**TASK TO CARRY OUT:** Select the lines that hold the word "import" and copy each one.
***** SOURCE EXCERPT *****
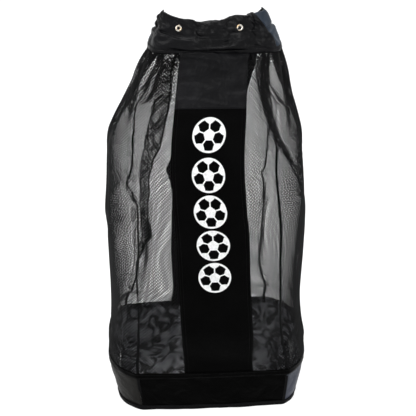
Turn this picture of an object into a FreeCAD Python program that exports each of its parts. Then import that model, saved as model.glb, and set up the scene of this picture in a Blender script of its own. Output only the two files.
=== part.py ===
import FreeCAD, Part
import os
import re
import Sketcher

# A mesh ball bag: a coated base and boot, mesh walls with a solid strip down the
# front and the back, and a gathered collar with two eyelets for a drawcord.
# Millimetres. +Z is up, -Y is the front, and the origin is the centre of the
# underside, on the surface that the bag stands on.

doc = FreeCAD.newDocument("mesh_ball_bag")

# ---------------------------------------------------------------- driving sizes

SIZES = {
    # cross-sections of the wall, from the floor up: outside width and depth,
    # corner radius, and how far the section's middle stands to the right
    "base_width": 400,
    "base_depth": 345,
    "base_corner": 90,
    "rim_width": 440,
    "rim_depth": 380,
    "rim_corner": 130,
    "belly_width": 447,
    "belly_depth": 410,
    "belly_corner": 185,
    "shoulder_width": 416,
    "shoulder_depth": 330,
    "shoulder_corner": 150,
    "shoulder_shift": 4,
    "throat_width": 362,
    "throat_depth": 220,
    "throat_corner": 105,
    "throat_shift": 10,
    "neck_width": 290,
    "neck_depth": 80,
    "neck_corner": 38,
    "neck_shift": 20,
    "mouth_width": 250,
    "mouth_shift": 17,
    # heights, each measured up from the section below
    "boot_height": 98,
    "belly_rise": 202,
    "belly_run": 260,
    "shoulder_rise": 90,
    "throat_rise": 70,
    "neck_rise": 92,
    "collar_height": 88,
    # cloth
    "base_thick": 3,
    "wall_thick": 2.5,
    "layer_thick": 1.5,
    "tape_thick": 1,
    "film_thick": 0.4,
    "neck_gap": 0.4,
    # seams, strips and tapes
    "strip_width": 160,
    "strip_seam_rise": 622,
    "strip_seam_clear": 12,
    "seam_slope": 0.52,
    "tape_width": 8,
    "binding_height": 11,
    "binding_lift": 1,
    "hem_height": 14,
    "neck_tape_height": 16,
    "cutter_reach": 400,
    # eyelets
    "eyelet_spacing": 132,
    "eyelet_shift": 7,
    "eyelet_rise": 50,
    "eyelet_bore": 3.5,
    "eyelet_barrel": 4.4,
    "eyelet_flange": 7,
    "eyelet_lip": 0.8,
    "eyelet_hole_gap": 0.1,
    # printed ball signs on the front strip
    "sign_radius": 36,
    "sign_line": 5,
    "sign_patch": 11,
    "sign_pitch": 77,
    "sign_first_rise": 262,
}
SIGN_COUNT = 5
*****
**EXPECTED ANSWER:**
Turn this picture of an object into a FreeCAD Python program that exports each of its parts. Then import that model, saved as model.glb, and set up the scene of this picture in a Blender script of its own. Output only the two files.
import FreeCAD, Part
import os
import re
import Sketcher